In the Boal Mansion, visitors will discover intact two centuries of Boal family furnishings, fine art, papers, portraits, tools and weapons of nine generations of this American family. Also contained are the original signatures of five U.S. presidents, and even a lock of Napoleon’s hair.
“A second thing that sets us apart – and it almost makes this museum at times seem more European than American – is that nine generations of the Boals lived here for 200 years,” Cameron says.
Also on display today are many relics from the family’s incredible international ancestry as well as a large collection of weapons and tools from medieval times through World War I.
Another exhibit that will be opening soon is Transportation and Early American Life, which contains a beautifully restored 1850s stage coach, a buckboard buggy, old farming tools, the 1816 accounts book from David Boal’s tavern, and many more farm and kitchen implements.
Also on display are a collection of saddles and an Eastern stagecoach, which at the time was extremely rare.
“Colonel Boal actually acquired this to be able to pick his guests up, who would come up from Washington, D.C., and other places,” Cameron says. “His servants would go pick them up from the train station just a few miles away.”
The museum grounds cover 48 acres, with two miles of public trails that have been constructed for hiking. Cameron has designed eight public gardens that are under construction. Also on the grounds is the Nittany Theatre at The Barn playhouse.
“We’re going to be moving the historic greenhouse from Rockview Prison, and we’re going to move it over here, excavate the Olympic-size swimming pool that was filled in, and place the greenhouse above,” he says. “With that we’ll have a 30-foot differential, so we’re going to put a waterfall in and a tropical rainforest where we’ll raise butterflies.

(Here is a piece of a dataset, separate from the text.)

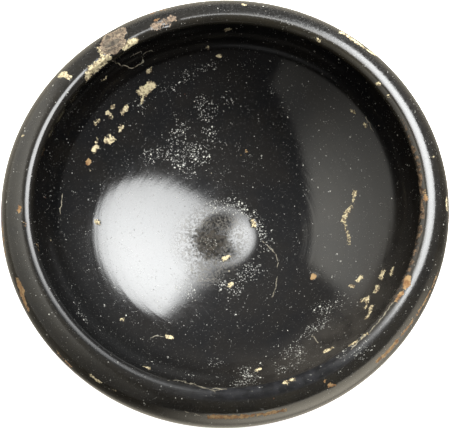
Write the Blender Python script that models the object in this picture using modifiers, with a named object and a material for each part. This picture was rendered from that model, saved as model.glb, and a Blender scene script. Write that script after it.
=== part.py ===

That will be a great project.”
Boal Mansion recently held the Annual Antique Faire & Berry Festival during Arts Festival week, with an antique show and sale, showcasing vendors of quality antiques and collectibles from near and far, and food, beer, and wine vendors, as well as music and demonstrations.

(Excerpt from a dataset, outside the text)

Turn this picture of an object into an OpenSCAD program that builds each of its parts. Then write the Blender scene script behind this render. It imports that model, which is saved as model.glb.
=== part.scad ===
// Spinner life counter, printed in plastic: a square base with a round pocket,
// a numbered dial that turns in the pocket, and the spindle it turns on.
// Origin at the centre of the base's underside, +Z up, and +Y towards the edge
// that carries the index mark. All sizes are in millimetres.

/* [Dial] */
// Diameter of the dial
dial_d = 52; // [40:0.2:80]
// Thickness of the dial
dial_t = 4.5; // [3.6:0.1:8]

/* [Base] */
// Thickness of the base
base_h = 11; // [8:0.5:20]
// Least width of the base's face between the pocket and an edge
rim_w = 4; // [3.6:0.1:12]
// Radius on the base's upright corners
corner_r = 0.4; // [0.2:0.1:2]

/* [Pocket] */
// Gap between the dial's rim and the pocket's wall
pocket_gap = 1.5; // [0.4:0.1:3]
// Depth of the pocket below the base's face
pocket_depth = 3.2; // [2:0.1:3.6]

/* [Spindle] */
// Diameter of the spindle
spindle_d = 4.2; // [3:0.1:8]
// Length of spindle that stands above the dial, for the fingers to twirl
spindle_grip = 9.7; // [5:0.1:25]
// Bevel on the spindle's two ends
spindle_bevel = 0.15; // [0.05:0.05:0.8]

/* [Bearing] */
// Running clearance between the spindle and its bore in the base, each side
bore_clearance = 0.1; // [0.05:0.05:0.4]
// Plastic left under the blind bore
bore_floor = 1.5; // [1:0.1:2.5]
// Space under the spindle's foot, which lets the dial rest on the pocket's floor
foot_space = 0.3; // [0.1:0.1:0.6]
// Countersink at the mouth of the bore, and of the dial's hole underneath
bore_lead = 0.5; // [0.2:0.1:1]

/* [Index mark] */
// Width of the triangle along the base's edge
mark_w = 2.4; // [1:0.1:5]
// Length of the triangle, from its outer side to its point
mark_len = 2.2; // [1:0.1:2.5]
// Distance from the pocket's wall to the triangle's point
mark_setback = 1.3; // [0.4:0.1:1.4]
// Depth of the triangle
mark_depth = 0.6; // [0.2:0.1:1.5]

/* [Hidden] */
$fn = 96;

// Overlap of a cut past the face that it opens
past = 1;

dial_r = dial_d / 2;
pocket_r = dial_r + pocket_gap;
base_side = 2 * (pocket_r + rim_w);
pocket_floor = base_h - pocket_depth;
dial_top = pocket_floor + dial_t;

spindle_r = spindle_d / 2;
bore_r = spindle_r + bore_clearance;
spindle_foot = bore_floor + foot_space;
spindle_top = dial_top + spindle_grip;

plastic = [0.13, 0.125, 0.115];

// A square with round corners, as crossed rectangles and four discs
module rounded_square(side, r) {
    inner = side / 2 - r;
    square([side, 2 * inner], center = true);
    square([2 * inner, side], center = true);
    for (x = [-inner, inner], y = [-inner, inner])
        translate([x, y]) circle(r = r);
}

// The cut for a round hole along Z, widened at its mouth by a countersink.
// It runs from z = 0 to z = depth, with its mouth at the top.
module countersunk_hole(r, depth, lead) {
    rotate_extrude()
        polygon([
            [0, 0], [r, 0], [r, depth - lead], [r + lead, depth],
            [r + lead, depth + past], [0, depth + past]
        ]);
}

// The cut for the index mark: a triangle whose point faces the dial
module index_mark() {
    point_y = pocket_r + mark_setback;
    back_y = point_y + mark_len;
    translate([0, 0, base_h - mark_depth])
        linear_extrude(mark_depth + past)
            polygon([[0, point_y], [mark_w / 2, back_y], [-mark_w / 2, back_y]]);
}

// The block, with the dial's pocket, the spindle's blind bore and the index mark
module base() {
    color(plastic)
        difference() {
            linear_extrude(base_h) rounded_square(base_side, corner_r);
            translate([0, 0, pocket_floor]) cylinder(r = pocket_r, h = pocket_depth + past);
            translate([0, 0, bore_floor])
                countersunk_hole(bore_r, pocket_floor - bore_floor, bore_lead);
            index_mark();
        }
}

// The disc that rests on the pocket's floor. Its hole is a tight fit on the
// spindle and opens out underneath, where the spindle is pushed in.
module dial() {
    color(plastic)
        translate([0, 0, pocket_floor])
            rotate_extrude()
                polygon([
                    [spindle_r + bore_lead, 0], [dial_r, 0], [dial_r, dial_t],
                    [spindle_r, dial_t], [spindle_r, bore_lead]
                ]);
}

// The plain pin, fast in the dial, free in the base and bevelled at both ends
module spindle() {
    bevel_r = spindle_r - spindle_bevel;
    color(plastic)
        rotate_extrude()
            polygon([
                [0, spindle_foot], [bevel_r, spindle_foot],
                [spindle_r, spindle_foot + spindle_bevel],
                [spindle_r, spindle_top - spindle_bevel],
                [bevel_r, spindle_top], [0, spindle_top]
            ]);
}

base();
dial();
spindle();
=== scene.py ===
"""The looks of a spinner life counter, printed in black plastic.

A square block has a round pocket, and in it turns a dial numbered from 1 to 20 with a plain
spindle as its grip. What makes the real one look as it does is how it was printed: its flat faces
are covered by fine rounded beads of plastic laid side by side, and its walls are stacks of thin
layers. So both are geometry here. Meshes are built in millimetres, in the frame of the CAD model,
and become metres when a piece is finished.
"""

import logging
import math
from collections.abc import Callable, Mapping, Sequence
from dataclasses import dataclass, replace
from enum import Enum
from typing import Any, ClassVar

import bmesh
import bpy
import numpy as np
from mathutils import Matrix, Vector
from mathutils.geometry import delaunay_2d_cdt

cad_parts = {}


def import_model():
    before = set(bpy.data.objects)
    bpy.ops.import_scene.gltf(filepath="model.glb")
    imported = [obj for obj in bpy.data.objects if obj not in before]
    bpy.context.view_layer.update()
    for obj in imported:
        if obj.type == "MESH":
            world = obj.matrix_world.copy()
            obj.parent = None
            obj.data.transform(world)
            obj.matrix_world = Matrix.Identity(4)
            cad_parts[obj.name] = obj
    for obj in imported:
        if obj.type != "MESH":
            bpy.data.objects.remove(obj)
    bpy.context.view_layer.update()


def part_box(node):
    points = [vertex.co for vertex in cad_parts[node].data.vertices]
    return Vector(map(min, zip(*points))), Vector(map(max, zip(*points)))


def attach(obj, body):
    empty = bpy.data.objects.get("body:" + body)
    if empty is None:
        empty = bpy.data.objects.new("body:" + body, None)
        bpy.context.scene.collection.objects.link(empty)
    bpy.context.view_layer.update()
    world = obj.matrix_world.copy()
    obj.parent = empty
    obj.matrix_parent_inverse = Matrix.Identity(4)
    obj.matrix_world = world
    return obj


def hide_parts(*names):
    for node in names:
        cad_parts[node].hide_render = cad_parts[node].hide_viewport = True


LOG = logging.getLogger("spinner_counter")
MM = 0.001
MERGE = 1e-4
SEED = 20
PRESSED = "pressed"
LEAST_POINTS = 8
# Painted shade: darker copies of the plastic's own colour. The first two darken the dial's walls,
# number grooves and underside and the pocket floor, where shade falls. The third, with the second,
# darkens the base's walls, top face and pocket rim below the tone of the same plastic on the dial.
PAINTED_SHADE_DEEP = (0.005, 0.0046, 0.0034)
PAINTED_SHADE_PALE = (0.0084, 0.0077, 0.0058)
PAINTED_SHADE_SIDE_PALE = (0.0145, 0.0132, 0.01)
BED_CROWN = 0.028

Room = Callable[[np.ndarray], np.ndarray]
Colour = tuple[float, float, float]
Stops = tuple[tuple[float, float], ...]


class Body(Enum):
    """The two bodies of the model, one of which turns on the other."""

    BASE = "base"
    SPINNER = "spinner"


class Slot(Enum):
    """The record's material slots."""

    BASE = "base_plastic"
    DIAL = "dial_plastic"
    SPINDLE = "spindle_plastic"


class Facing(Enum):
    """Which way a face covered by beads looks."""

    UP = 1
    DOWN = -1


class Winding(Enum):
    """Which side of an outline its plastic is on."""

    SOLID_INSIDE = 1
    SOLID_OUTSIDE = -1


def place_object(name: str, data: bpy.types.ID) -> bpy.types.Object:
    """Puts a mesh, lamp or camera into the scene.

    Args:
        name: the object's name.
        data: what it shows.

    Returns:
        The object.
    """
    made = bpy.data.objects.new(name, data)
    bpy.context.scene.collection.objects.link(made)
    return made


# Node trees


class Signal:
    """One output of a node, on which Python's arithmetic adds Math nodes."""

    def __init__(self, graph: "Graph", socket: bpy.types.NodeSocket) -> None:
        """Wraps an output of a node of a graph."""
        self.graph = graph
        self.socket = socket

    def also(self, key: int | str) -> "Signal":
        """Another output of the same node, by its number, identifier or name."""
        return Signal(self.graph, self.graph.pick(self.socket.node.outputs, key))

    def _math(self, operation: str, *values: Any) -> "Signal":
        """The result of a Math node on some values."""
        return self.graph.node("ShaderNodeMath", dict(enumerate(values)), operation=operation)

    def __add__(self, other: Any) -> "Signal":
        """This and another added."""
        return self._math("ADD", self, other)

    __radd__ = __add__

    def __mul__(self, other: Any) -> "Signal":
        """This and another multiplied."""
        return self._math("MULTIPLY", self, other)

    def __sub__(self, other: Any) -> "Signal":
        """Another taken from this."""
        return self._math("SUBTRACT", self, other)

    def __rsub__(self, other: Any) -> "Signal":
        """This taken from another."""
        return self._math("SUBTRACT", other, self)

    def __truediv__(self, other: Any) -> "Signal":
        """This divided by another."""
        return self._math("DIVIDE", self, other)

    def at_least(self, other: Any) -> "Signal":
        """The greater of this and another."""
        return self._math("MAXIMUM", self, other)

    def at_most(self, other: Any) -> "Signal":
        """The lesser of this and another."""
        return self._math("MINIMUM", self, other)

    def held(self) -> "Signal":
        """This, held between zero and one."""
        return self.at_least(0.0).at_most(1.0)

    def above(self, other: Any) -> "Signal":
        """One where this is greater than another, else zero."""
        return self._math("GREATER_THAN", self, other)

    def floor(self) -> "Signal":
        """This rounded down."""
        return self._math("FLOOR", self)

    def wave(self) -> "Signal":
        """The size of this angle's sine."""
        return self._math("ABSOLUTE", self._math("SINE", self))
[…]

Upcoming events include the Herb & Garlic Festival/Teddy Bear Tea/PennDel Tree Climbing Competition on September 9, Olde Europe Festival on October 7, and on October 8 a mass will be held in the Columbus Chapel, with limited seating by reservation only. Visitors can celebrate the holiday season with the Hanging of the Greens November 25, Home for the Holidays at the Mansion December 1-2, and the Drive-thru Illumination Display & Kristkindl Market on the first two weekends in December.
For Christmas, Cameron is also planning a Charles Dickens Christmas dinner and ball in the mansion ballroom.
The Boal Mansion Museum & Columbus Chapel is open six days a week from May 1 to October 31; it is closed Mondays, except on Memorial Day.